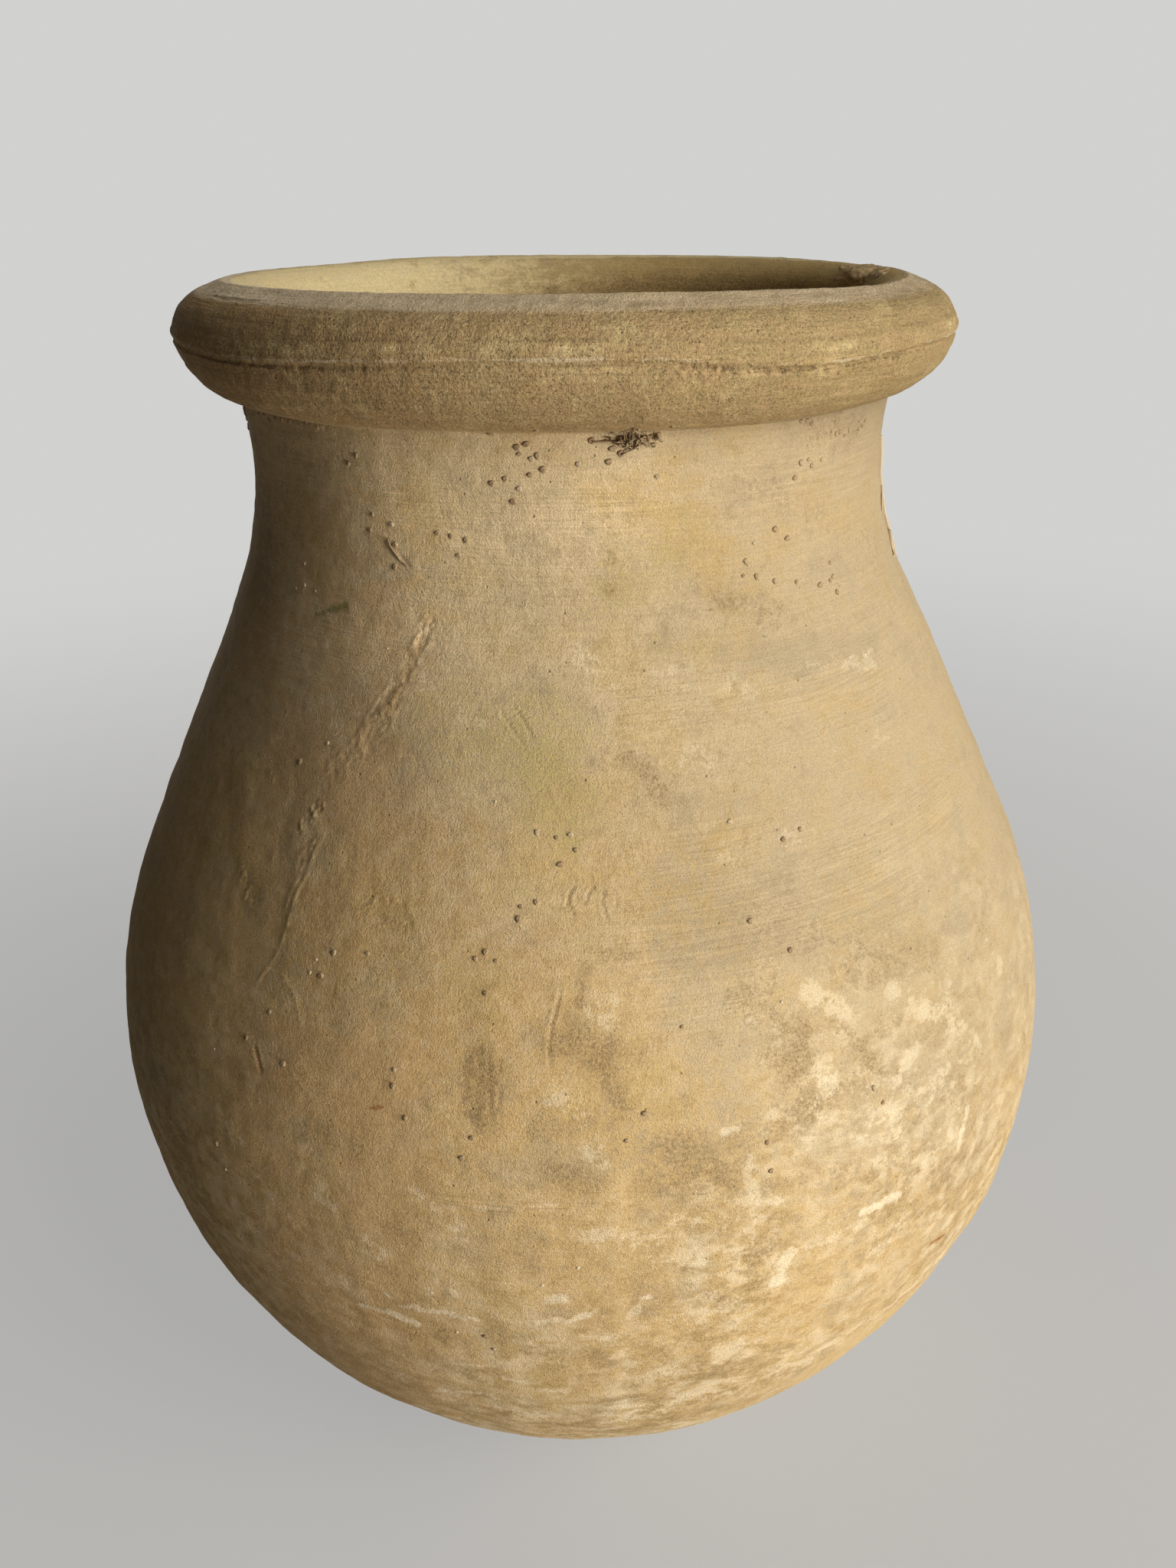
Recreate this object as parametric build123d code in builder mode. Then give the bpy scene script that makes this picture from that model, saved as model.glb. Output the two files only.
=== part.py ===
from build123d import *
import math
import os

# Olive jar of unglazed earthenware, raised in rings that are luted one on the other.
# Half sections lie in the XZ plane: X is the radius and Z the height above the foot.
# Lengths are in millimetres, angles in degrees above level.

# Body outline: a round belly, a straight foot slope, a straight shoulder, a hollow neck
belly_radius = 210.0
foot_radius = 107.0
neck_radius = 122.0
neck_sweep_radius = 120.0
foot_angle = -45.0
shoulder_angle = 26.7

# Wall and floor
wall = 15.0
floor_thickness = 16.0
floor_corner_radius = 12.0
foot_rounding = 3.0

# Luting joints: a V-shaped tongue in a V-shaped groove, with a flat land on both sides
lute_depth = 7.0
lute_land = 3.0

# Where the rings meet, as the outward tilt of the wall there
base_edge = 22.0
lower_wall_angle = -24.0
girth_angle = 2.0
upper_belly_angle = 22.0
neck_foot_angle = 15.0

# Rim: a thick roll on the neck, from the crease under it to the crest
crease_rise = 19.0
rim_height = 38.6
rim_reach = 22.0
underside_bulge = 4.5
ridge_rise = 23.2
ridge_width = 3.2
ridge_proud = 0.6
groove_width = 2.2
groove_depth = 0.5
brow_bulge = 1.2
arris_reach = 13.5
arris_drop = 3.6
crest_reach = 3.5
lip_depth = 17.0
lip_bulge = 4.8
mouth_radius = 110.0

# Heights worked out from the outline
cos_foot = math.cos(math.radians(foot_angle))
sin_foot = math.sin(math.radians(foot_angle))
cos_shoulder = math.cos(math.radians(shoulder_angle))
sin_shoulder = math.sin(math.radians(shoulder_angle))
belly_height = (foot_radius * cos_foot - belly_radius) / sin_foot
neck_centre_radius = neck_radius + neck_sweep_radius
reach_of_both = belly_radius + neck_sweep_radius
shoulder_rise = (reach_of_both - neck_centre_radius * cos_shoulder) / sin_shoulder
neck_height = belly_height + shoulder_rise
crease_angle = -math.degrees(math.asin(crease_rise / neck_sweep_radius))

belly_centre = Vector(0, belly_height)
neck_centre = Vector(neck_centre_radius, neck_height)


def outward(angle):
    """The wall's outward normal where it tilts by that angle."""
    return Vector(math.cos(math.radians(angle)), math.sin(math.radians(angle)))


def upward(angle):
    """The direction up along the wall where it tilts by that angle."""
    return Vector(-math.sin(math.radians(angle)), math.cos(math.radians(angle)))


def on_belly(angle, depth=0):
    """A point of the belly, at a depth inside its outer face."""
    return belly_centre + outward(angle) * (belly_radius - depth)


def on_neck(angle, depth=0):
    """A point of the hollow neck, at a depth inside its outer face."""
    return neck_centre - outward(angle) * (neck_sweep_radius + depth)


def lute_line(outer_point, angle):
    """The joint across the wall, from its outer to its inner face: land, V and land."""
    inward = outward(angle) * -1
    middle = outer_point + inward * (wall / 2) - upward(angle) * lute_depth
    return [
        outer_point,
        outer_point + inward * lute_land,
        middle,
        outer_point + inward * (wall - lute_land),
        outer_point + inward * wall,
    ]


# The six joints, from the foot up
foot_point = Vector(foot_radius, 0)
base_lute = lute_line(foot_point + upward(foot_angle) * base_edge, foot_angle)
lower_lute = lute_line(on_belly(lower_wall_angle), lower_wall_angle)
girth_lute = lute_line(on_belly(girth_angle), girth_angle)
upper_lute = lute_line(on_belly(upper_belly_angle), upper_belly_angle)
neck_lute = lute_line(on_neck(neck_foot_angle), neck_foot_angle)
rim_lute = lute_line(on_neck(crease_angle), crease_angle)


def belly_arcs(low_angle, high_angle):
    """Outer and inner arc of the round belly between two tilts of the wall."""
    sweep = high_angle - low_angle
    CenterArc(belly_centre, belly_radius, low_angle, sweep)
    CenterArc(belly_centre, belly_radius - wall, low_angle, sweep)


def neck_arcs(low_angle, high_angle):
    """Outer and inner arc of the hollow neck between two tilts of the wall."""
    half_turn = 180
    sweep = high_angle - low_angle
    CenterArc(neck_centre, neck_sweep_radius, half_turn + low_angle, sweep)
    CenterArc(neck_centre, neck_sweep_radius + wall, half_turn + low_angle, sweep)


# Base: the floor disc and its turned-up edge, which carries the first ring
floor_corner_rise = floor_thickness - base_lute[-1].Y
floor_corner = base_lute[-1] + upward(foot_angle) * (floor_corner_rise / cos_foot)
with BuildPart() as base:
    with BuildSketch(Plane.XZ) as base_section:
        with BuildLine():
            Polyline(
                (0, 0),
                foot_point,
                *base_lute,
                floor_corner,
                (0, floor_thickness),
                close=True,
            )
        make_face()
        corners = base_section.vertices()
        fillet(corners.sort_by_distance(foot_point)[0], foot_rounding)
        corners = base_section.vertices()
        fillet(corners.sort_by_distance(floor_corner)[0], floor_corner_radius)
    revolve(axis=Axis.Z)
base.part.label = "base"

# Lower wall: straight above the foot, then rounding into the belly
with BuildPart() as lower_wall:
    with BuildSketch(Plane.XZ):
        with BuildLine():
            Polyline(*base_lute)
            Line(base_lute[0], on_belly(foot_angle))
            Line(base_lute[-1], on_belly(foot_angle, wall))
            belly_arcs(foot_angle, lower_wall_angle)
            Polyline(*lower_lute)
        make_face()
    revolve(axis=Axis.Z)
lower_wall.part.label = "lower_wall"

# Lower belly: up to the widest girth
with BuildPart() as lower_belly:
    with BuildSketch(Plane.XZ):
        with BuildLine():
            Polyline(*lower_lute)
            belly_arcs(lower_wall_angle, girth_angle)
            Polyline(*girth_lute)
        make_face()
    revolve(axis=Axis.Z)
lower_belly.part.label = "lower_belly"

# Upper belly: from the widest girth to where the jar starts to close in
with BuildPart() as upper_belly:
    with BuildSketch(Plane.XZ):
        with BuildLine():
            Polyline(*girth_lute)
            belly_arcs(girth_angle, upper_belly_angle)
            Polyline(*upper_lute)
        make_face()
    revolve(axis=Axis.Z)
upper_belly.part.label = "upper_belly"

# Shoulder: the end of the belly's round, the straight slope and the start of the neck
with BuildPart() as shoulder:
    with BuildSketch(Plane.XZ):
        with BuildLine():
            Polyline(*upper_lute)
            belly_arcs(upper_belly_angle, shoulder_angle)
            Line(on_belly(shoulder_angle), on_neck(shoulder_angle))
            Line(on_belly(shoulder_angle, wall), on_neck(shoulder_angle, wall))
            neck_arcs(neck_foot_angle, shoulder_angle)
            Polyline(*neck_lute)
        make_face()
    revolve(axis=Axis.Z)
shoulder.part.label = "shoulder"

# Neck: the hollow collar up to the crease under the rim
with BuildPart() as neck:
    with BuildSketch(Plane.XZ):
        with BuildLine():
            Polyline(*neck_lute)
            neck_arcs(crease_angle, neck_foot_angle)
            Polyline(*rim_lute)
        make_face()
    revolve(axis=Axis.Z)
neck.part.label = "neck"

# Rim: underside, groove, ridge, brow, sloping top, crest and the round inner lip
crease = rim_lute[0]
crest_height = crease.Y + rim_height
rim_side = neck_radius + rim_reach
ridge_top = Vector(rim_side, crease.Y + ridge_rise + ridge_width / 2)
ridge_foot = ridge_top - Vector(0, ridge_width)
groove_foot = ridge_foot - Vector(0, groove_width)
arris = Vector(neck_radius + arris_reach, crest_height - arris_drop)
crest = Vector(neck_radius + crest_reach, crest_height)
lip_foot = Vector(mouth_radius, crest_height - lip_depth)
with BuildPart() as rim:
    with BuildSketch(Plane.XZ):
        with BuildLine():
            Polyline(*rim_lute)
            SagittaArc(crease, groove_foot, -underside_bulge)
            SagittaArc(groove_foot, ridge_foot, groove_depth)
            SagittaArc(ridge_foot, ridge_top, -ridge_proud)
            SagittaArc(ridge_top, arris, -brow_bulge)
            Line(arris, crest)
            SagittaArc(crest, lip_foot, -lip_bulge)
            Line(lip_foot, rim_lute[-1])
        make_face()
    revolve(axis=Axis.Z)
rim.part.label = "rim"

os.makedirs("parts", exist_ok=True)
export_step(base.part, "parts/base.step")
export_step(lower_wall.part, "parts/lower_wall.step")
export_step(lower_belly.part, "parts/lower_belly.step")
export_step(upper_belly.part, "parts/upper_belly.step")
export_step(shoulder.part, "parts/shoulder.step")
export_step(neck.part, "parts/neck.step")
export_step(rim.part, "parts/rim.step")
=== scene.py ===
import itertools
import math

import bpy
import numpy as np
from mathutils import Matrix, Vector
from mathutils.bvhtree import BVHTree


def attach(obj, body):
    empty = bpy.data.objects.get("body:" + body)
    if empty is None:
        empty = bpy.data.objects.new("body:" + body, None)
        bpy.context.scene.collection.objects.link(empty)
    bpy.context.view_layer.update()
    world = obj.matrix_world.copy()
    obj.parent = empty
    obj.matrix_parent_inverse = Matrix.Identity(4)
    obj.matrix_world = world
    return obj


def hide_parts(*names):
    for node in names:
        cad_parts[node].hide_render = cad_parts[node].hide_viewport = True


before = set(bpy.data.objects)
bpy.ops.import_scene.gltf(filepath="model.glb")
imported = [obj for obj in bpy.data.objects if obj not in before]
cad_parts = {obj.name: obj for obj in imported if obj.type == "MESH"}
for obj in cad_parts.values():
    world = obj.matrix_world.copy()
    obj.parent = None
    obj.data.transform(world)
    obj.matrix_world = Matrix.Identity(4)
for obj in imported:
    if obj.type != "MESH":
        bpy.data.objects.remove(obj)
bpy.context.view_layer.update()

# The photograph's frame and the camera that took it, in metres and degrees
IMAGE_WIDTH = 1536
IMAGE_HEIGHT = 2048
FOCAL_PIXELS = 1538.4
SENSOR_MM = 36.0
CAMERA_PLACE = (0.0041, -0.4849, 0.5253)
PITCH_DOWN = 26.42
ROLL = 0.61
NEAREST_SEEN = 0.01
JAR_MIDDLE = (768, 1150)
STEP_IN = 0.005
FARTHEST_IN = 0.08

# The jar's outline in millimetres, as it is built: X is the radius, Z the height
MM = 0.001
BELLY_RADIUS = 210.0
FOOT_RADIUS = 107.0
NECK_RADIUS = 122.0
NECK_SWEEP_RADIUS = 120.0
FOOT_ANGLE = -45.0
SHOULDER_ANGLE = 26.7
WALL = 15.0
FLOOR_THICKNESS = 16.0
FLOOR_CORNER_RADIUS = 12.0
FOOT_ROUNDING = 3.0
LUTE_DEPTH = 7.0
LUTE_LAND = 3.0
BASE_EDGE = 22.0
LOWER_WALL_ANGLE = -24.0
GIRTH_ANGLE = 2.0
UPPER_BELLY_ANGLE = 22.0
NECK_FOOT_ANGLE = 15.0
CREASE_RISE = 19.0
RIM_HEIGHT = 38.6
RIM_REACH = 22.0
UNDERSIDE_BULGE = 4.5
RIDGE_RISE = 23.2
RIDGE_WIDTH = 3.2
RIDGE_PROUD = 0.6
GROOVE_WIDTH = 2.2
GROOVE_DEPTH = 0.5
BROW_BULGE = 1.2
ARRIS_REACH = 13.5
ARRIS_DROP = 3.6
CREST_REACH = 3.5
LIP_DEPTH = 17.0
LIP_BULGE = 4.8
MOUTH_RADIUS = 110.0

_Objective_
Taking the material above, extract exactly and only the lines from the line with "bpy.data.objects.remove(obj)" to the line with "FARTHEST_IN = 0.08", inclusive of both.

_Completed exercise_
        bpy.data.objects.remove(obj)
bpy.context.view_layer.update()

# The photograph's frame and the camera that took it, in metres and degrees
IMAGE_WIDTH = 1536
IMAGE_HEIGHT = 2048
FOCAL_PIXELS = 1538.4
SENSOR_MM = 36.0
CAMERA_PLACE = (0.0041, -0.4849, 0.5253)
PITCH_DOWN = 26.42
ROLL = 0.61
NEAREST_SEEN = 0.01
JAR_MIDDLE = (768, 1150)
STEP_IN = 0.005
FARTHEST_IN = 0.08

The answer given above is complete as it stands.